To calculate the price target for a short position, the number of ‘O’s to the right of the highest price point in the pattern is counted and then multiplied with the box size and reversal amount. The final value is then subtracted from the highest price point to arrive at the probable price target.

Advantages of P&F chart

  • Removes unwanted noise because of 3-box rule.
  • Allows a trader to focus on major price movements
  • Removes time constituent from analysis.
  • Enables easy identification of support/resistance levels.
  • Trend forecast can be done easily as the signal from the chart is either a buy or sell and well-defined.
  • Stop loss and take profit levels can be calculated for every breakout.

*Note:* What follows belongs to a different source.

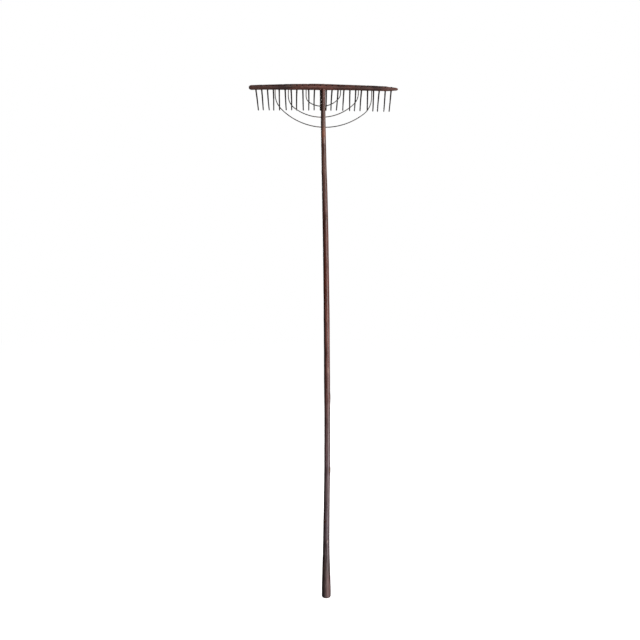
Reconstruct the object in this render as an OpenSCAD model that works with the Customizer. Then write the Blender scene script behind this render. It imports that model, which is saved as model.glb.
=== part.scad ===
// Wooden leaf rake: a naturally bowed stick wedged into an arched head bar, with driven pegs
// as teeth and three wire bows that brace the head against the handle.
// It stands upright: +Z runs up the handle and +X along the head, and the teeth point
// towards +Y and down. The origin is the centre of the butt's end face.

/* [Handle] */
// Height of the head bar's centre above the butt's end face
head_height = 2039; // [1900:1:2200]
// Diameter of the swollen butt
butt_d = 36; // [33:0.5:40]
// Height of the straight stretch at the butt, from the end face to the stick
butt_length = 150; // [120:1:200]
// Diameter of the stick along the grip
grip_d = 24; // [22:0.5:26]
// Largest sideways bow of the stick
natural_bow = 8; // [0:0.5:15]
// Diameter of the tenon that passes through the head bar
tenon_d = 13; // [11:0.5:14]

/* [Head bar] */
// Length of the bar
bar_length = 596; // [590:1:640]
// Size of the bar's section along the teeth
bar_thick = 18; // [16:0.5:19]
// Size of the bar's section across the teeth
bar_wide = 21.5; // [20:0.5:23]
// Fall of the bar's right end from square to the handle, in degrees
bar_tilt = 1; // [0:0.1:2]
// Fall of the bar's arched ends below its middle, across the teeth
bar_arch = 4; // [0:0.5:6]
// Rise of the front face's crown over half the bar
front_crown = 3; // [1:0.5:4]
// Rise of the top face's crown over half the bar
top_crown = 5; // [1:0.5:6]

/* [Teeth] */
// Number of teeth
tooth_count = 24; // [16:2:24]
// Distance between neighbouring teeth
tooth_pitch = 23.6; // [22:0.1:24.5]
// Length of a tooth beyond the bar's centre line
tooth_reach = 121; // [90:1:130]
// Diameter of a tooth where it is driven through the bar
tooth_d = 6.4; // [5.4:0.1:7]
// Angle of the teeth below square to the handle
tooth_drop = 30; // [25:1:35]

/* [Bows] */
// Diameter of the wire
wire_d = 3.8; // [3:0.1:4.2]
// Half the span of the inner bow
inner_span = 69; // [67:0.5:71]
// Depth of the inner bow below the bar's centre line
inner_depth = 77; // [72:1:85]
// Half the span of the middle bow
middle_span = 140; // [138:0.5:144]
// Depth of the middle bow below the bar's centre line
middle_depth = 121; // [115:1:130]
// Half the span of the outer bow
outer_span = 193; // [187:0.5:193]
// Depth of the outer bow below the bar's centre line
outer_depth = 161; // [155:1:175]

/* [Hidden] */
// Radius of the butt's rounded edge, and the height at which its straight band ends
butt_edge = 5;
butt_band = 34;
// Step from the turned butt down to the stick
butt_lip = 0.2;
// The stick's sideways bow along its length, as a share of natural_bow
bow_line = [
    [0, 0], [0.05, 0.15], [0.12, 0.5], [0.21, 0.85], [0.33, 1], [0.45, 1], [0.57, 0.9],
    [0.68, 0.7], [0.77, 0.4], [0.86, 0], [0.94, -0.25], [1, -0.05]
];
// The stick's diameter along its length, as a share of grip_d
girth_line = [
    [0, 1.2], [0.045, 1.1], [0.09, 1.02], [0.2, 1], [0.6, 0.97], [0.76, 0.94], [0.85, 0.84],
    [0.94, 0.8], [1, 0.69]
];
// Depth of the shoulder below the bar's centre line, and the stick's sides and rings
shoulder_drop = 9;
stick_sides = 24;
stick_rings = 36;

// Blunt left tip and longer, slimmer right tip of the bar, and how far a tip pulls in
left_tip = 12;
right_tip = 34;
tip_inset = 4;
// Width that each long edge's bevel takes off a face
bevel = 3;

// Flats along each crowned edge of the bar, and corners of its bevelled section
crown_steps = 12;
section_corners = 8;

// Small sideways lean of each hand-driven tooth, in degrees
tooth_leans = [
    1, -0.5, 0, -2.5, -2, 0, -0.5, -2, 0, -0.5, -1, 0,
    0, -1.5, -2, -0.5, 2, 0, 0, 3, 3, 1, 2, 1.5
];
// A tooth keeps its full thickness this far beyond the bar, and tapers to its tip and its nose
tooth_shoulder = 2;
tip_d = 4.8;
nose_length = 3;

// A bow's bottom and corner radii as shares of its half span, and its sideways sway
bottom_share = 1.3;
corner_share = 0.43;
inner_sway = -6;
middle_sway = -7;
outer_sway = 7;
// Sides of the wire, and rings along a bow's bottom and each corner
wire_sides = 12;
bottom_steps = 36;
corner_steps = 12;
// A bow's legs end this far below the bar's centre line, in blind holes
leg_stop = 3;
// Extra radius of the holes that a curved wire threads through in the handle
wire_slack = 0.6;

// Wedge in the tenon's saw cut: thickness at its thin and thick ends, and its thin end's height
wedge_thin = 1;
wedge_thick = 3.2;
wedge_foot = 1;
// Nail from the back of the bar into the tenon, and its distance below the bar's centre
nail_d = 2.6;
nail_head_d = 6;
nail_head_h = 1;
nail_low = 4;
nail_tip = -3;

section_far = 60;
$fn = 64;

function tooth_name(i) = str("tooth_", i < 10 ? "0" : "", i);
tooth_names = [for (i = [1 : tooth_count]) tooth_name(i)];

// Faces of a tube of rings, numbered ring by ring from 0 to last, with a cap at each end
function ring_faces(last, sides) = concat(
    [[for (j = [0 : sides - 1]) j]],
    [[for (j = [sides - 1 : -1 : 0]) last * sides + j]],
    [for (k = [0 : last - 1], j = [0 : sides - 1]) let (
        low = k * sides + j,
        next = k * sides + (j + 1) % sides
    ) each [[low, low + sides, next], [next, low + sides, next + sides]]]
);

function tooth_x(i) = (i - (tooth_count + 1) / 2) * tooth_pitch;

// The head's frame: its origin is the bar's centre, with the bar's tilt
module in_head() {
    translate([0, 0, head_height]) rotate([0, bar_tilt, 0]) children();
}

// The bar's section frame: +Y runs along the teeth
module in_section() {
    in_head() rotate([-tooth_drop, 0, 0]) children();
}

// ---- head bar ----

// Places along the bar at which its section is given, from the left tip to the right tip, and
// how far the section pulls in there
bar_places = concat(
    [-bar_length / 2],
    [for (k = [0 : crown_steps])
        -bar_length / 2 + left_tip + k * (bar_length - left_tip - right_tip) / crown_steps],
    [bar_length / 2]
);

function inset(x) = abs(x) == bar_length / 2 ? tip_inset : 0;
function crowned(reach, rise, x) = reach - rise * pow(2 * x / bar_length, 2) - inset(x);

// Height of the arched bar's centre line at x, in the section frame
function arch_z(x) = -bar_arch * pow(2 * x / bar_length, 2);

// The eight corners of the section at x: bevelled back, top, front and bottom
function bar_section(x) = let (
    back = crowned(bar_thick / 2, 0, x),
    top = arch_z(x) + crowned(bar_wide / 2, top_crown, x),
    front = crowned(bar_thick / 2, front_crown, x),
    bottom = arch_z(x) - crowned(bar_wide / 2, 0, x)
) [
    [x, back, bottom + bevel], [x, back, top - bevel],
    [x, back - bevel, top], [x, bevel - front, top],
    [x, -front, top - bevel], [x, -front, bottom + bevel],
    [x, bevel - front, bottom], [x, back - bevel, bottom]
];

// The bar before drilling
module bar_blank() {
    points = [for (x = bar_places) each bar_section(x)];
    in_section() polyhedron(points, ring_faces(len(bar_places) - 1, section_corners), convexity = 4);
}

module head_bar() {
    color("saddlebrown") difference() {
        bar_blank();
        for (i = [1 : tooth_count]) at_tooth(i) rotate([-90, 0, 0])
            cylinder(d = tooth_d, h = section_far, center = true);
        translate([0, 0, head_height]) cylinder(d = tenon_d, h = section_far, center = true);
        leg_holes(inner_span);
        leg_holes(middle_span);
        leg_holes(outer_span);
        nail_solid();
    }
}

module leg_holes(span) {
    in_head() for (side = [-1, 1]) translate([side * span, 0, -leg_stop - section_far])
        cylinder(d = wire_d, h = section_far);
}

// ---- teeth ----

// The frame of one tooth: +Y along the tooth, through the bar's arched centre line
module at_tooth(i) {
    lean = tooth_leans[(i - 1) % len(tooth_leans)];
    in_section() translate([tooth_x(i), 0, arch_z(tooth_x(i))]) rotate([0, 0, -lean]) children();
}

// A driven peg: straight in the bar, tapered outside it, with a blunt nose, sawn flush in front
module tooth(i) {
    color("sienna") intersection() {
        at_tooth(i) rotate([-90, 0, 0]) rotate_extrude() polygon([
            [0, -bar_thick], [tooth_d / 2, -bar_thick], [tooth_d / 2, bar_thick / 2 + tooth_shoulder],
            [tip_d / 2, tooth_reach - nose_length], [tip_d / 4, tooth_reach], [0, tooth_reach]
        ]);
        in_section() linear_extrude(2 * section_far, center = true) polygon(concat(
            [for (x = bar_places) [x, -crowned(bar_thick / 2, front_crown, x)]],
            [[bar_length / 2, tooth_reach + tooth_d], [-bar_length / 2, tooth_reach + tooth_d]]
        ));
    }
}

// ---- bows ----

// Stations along a bow, each [x, z, heading]: a leg, a tight corner, the wide bottom arc, and
// the other corner and leg. A heading is the way the wire's outer side faces, counted in
// degrees from straight down towards +X.
function arc_stations(centre, radius, from, to, steps) = [for (k = [0 : steps]) let (
    a = from + (to - from) * k / steps
) [centre[0] + radius * sin(a), centre[1] - radius * cos(a), a]];

function bow_stations(span, depth, sway) = let (
    bottom_r = bottom_share * span,
    corner_r = corner_share * span,
    centre_z = bottom_r - depth,
    throw = bottom_r - corner_r,
    fall_l = sqrt(pow(throw, 2) - pow(span + sway - corner_r, 2)),
    fall_r = sqrt(pow(throw, 2) - pow(span - sway - corner_r, 2)),
    turn_l = acos(fall_l / throw),
    turn_r = acos(fall_r / throw),
    corner_l = [corner_r - span, centre_z - fall_l],
    corner_r_at = [span - corner_r, centre_z - fall_r],
    bottom = arc_stations([sway, centre_z], bottom_r, -turn_l, turn_r, bottom_steps)
) concat(
    [[-span, -leg_stop, -90]],
    arc_stations(corner_l, corner_r, -90, -turn_l, corner_steps),
    [for (k = [1 : bottom_steps - 1]) bottom[k]],
    arc_stations(corner_r_at, corner_r, turn_r, 90, corner_steps),
    [[span, -leg_stop, 90]]
);

// Round wire swept along a bow's stations, with a flat cap at each end
module bow(span, depth, sway) {
    stations = bow_stations(span, depth, sway);
    last = len(stations) - 1;
    points = [for (s = stations, j = [0 : wire_sides - 1]) let (
        a = 360 * j / wire_sides,
        out = wire_d / 2 * cos(a)
    ) [s[0] + out * sin(s[2]), wire_d / 2 * sin(a), s[1] - out * cos(s[2])]];
    color("silver") in_head()
        polyhedron(points, ring_faces(last, wire_sides), convexity = 10);
}

module bow_inner() {
    bow(inner_span, inner_depth, inner_sway);
}

module bow_middle() {
    bow(middle_span, middle_depth, middle_sway);
}

module bow_outer() {
    bow(outer_span, outer_depth, outer_sway);
}

// ---- handle ----

stick_top = head_height - shoulder_drop;

// Centre line and radius of the stick at a share t of its length above the butt
function stick_z(t) = butt_length + t * (stick_top - butt_length);
function stick_x(t) = natural_bow * lookup(t, bow_line);
function stick_r(t) = grip_d / 2 * lookup(t, girth_line);

// The bowed stick: rings of points joined by triangles, with a flat cap at each end
module stick() {
    points = [for (k = [0 : stick_rings], j = [0 : stick_sides - 1]) let (
        t = k / stick_rings,
        a = 360 * j / stick_sides
    ) [stick_x(t) + stick_r(t) * cos(a), stick_r(t) * sin(a), stick_z(t)]];
    polyhedron(points, ring_faces(stick_rings, stick_sides), convexity = 4);
}

// The swollen butt: a rounded edge, a straight band for a rack's cup, and a flare
module butt() {
    rotate_extrude($fn = 96) {
        translate([butt_d / 2 - butt_edge, butt_edge]) circle(r = butt_edge, $fn = 48);
        square([butt_d / 2 - butt_edge, 2 * butt_edge]);
        polygon([
            [0, butt_edge], [butt_d / 2, butt_edge], [butt_d / 2, butt_band],
            [stick_r(0) + butt_lip, butt_length], [0, butt_length]
        ]);
    }
}

// The hole that a wire threads through: it runs along the wire's slope at the handle's
// centre, and is raised by half of the wire's own curve across the stick
module wire_hole(span, depth, sway) {
    bottom_r = bottom_share * span;
    slope = asin(-sway / bottom_r);
    lift = bottom_r * (1 - cos(slope)) + pow(grip_d / 2, 2) / (4 * bottom_r);
    in_head() translate([0, 0, lift - depth]) rotate([0, 90 - slope, 0])
        cylinder(d = wire_d + 2 * wire_slack, h = section_far, center = true);
}

module tenon() {
    intersection() {
        translate([0, 0, head_height]) cylinder(d = tenon_d, h = section_far, center = true);
        bar_blank();
    }
}

module handle() {
    color("sienna") difference() {
        union() {
            butt();
            difference() {
                stick();
                bar_blank();
            }
            tenon();
        }
        wire_hole(inner_span, inner_depth, inner_sway);
        wire_hole(middle_span, middle_depth, middle_sway);
        wire_hole(outer_span, outer_depth, outer_sway);
        wedge_solid();
        nail_solid();
    }
}

// ---- fixings ----

module wedge_solid() {
    translate([0, 0, head_height]) rotate([90, 0, 0])
        linear_extrude(section_far, center = true) polygon([
            [-wedge_thin / 2, wedge_foot], [wedge_thin / 2, wedge_foot],
            [wedge_thick / 2, bar_wide], [-wedge_thick / 2, bar_wide]
        ]);
}

module tenon_wedge() {
    color("burlywood") intersection() {
        wedge_solid();
        tenon();
    }
}

module nail_solid() {
    in_section() translate([0, 0, -nail_low]) rotate([-90, 0, 0]) {
        translate([0, 0, nail_tip]) cylinder(d = nail_d, h = bar_thick / 2 - nail_tip);
        translate([0, 0, bar_thick / 2]) cylinder(d = nail_head_d, h = nail_head_h);
    }
}

module head_nail() {
    color("dimgray") nail_solid();
}

handle();
head_bar();
for (i = [1 : tooth_count]) {
    tooth(i);
}
bow_inner();
bow_middle();
bow_outer();
tenon_wedge();
head_nail();
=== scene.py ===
import itertools
import math

import bpy
import numpy as np
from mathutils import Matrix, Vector
from mathutils.bvhtree import BVHTree


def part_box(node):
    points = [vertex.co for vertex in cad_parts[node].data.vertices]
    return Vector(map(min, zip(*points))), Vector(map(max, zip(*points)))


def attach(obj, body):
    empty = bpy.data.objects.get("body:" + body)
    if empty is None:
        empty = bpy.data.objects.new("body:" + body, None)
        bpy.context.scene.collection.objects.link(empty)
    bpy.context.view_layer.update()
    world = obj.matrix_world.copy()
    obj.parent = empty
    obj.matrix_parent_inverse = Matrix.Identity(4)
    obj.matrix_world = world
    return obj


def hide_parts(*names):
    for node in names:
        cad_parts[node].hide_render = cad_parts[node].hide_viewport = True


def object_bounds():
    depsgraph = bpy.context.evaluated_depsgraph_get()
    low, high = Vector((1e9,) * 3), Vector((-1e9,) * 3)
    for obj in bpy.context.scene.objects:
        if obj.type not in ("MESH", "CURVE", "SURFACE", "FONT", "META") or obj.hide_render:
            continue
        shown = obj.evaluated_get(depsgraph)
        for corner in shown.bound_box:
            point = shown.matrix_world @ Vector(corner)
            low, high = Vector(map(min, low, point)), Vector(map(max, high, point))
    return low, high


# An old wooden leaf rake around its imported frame. Every piece is swept along the line that its
# CAD node gives, and then worn, dented and whittled in the mesh. Sizes are in metres.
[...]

Trading with P&F charts will be easier as long as the trader has sufficient knowledge to determine a suitable reversal amount. In the initial stages, a trader can try different reversal amount settings and determine the most suited one using the historic chart signals. Additionally, a trader should develop the ability of spotting crucial price patterns. Once a trader develops the discussed traits, successful trading decisions can be made with confidence. You can use this analytical technique with any binary options broker.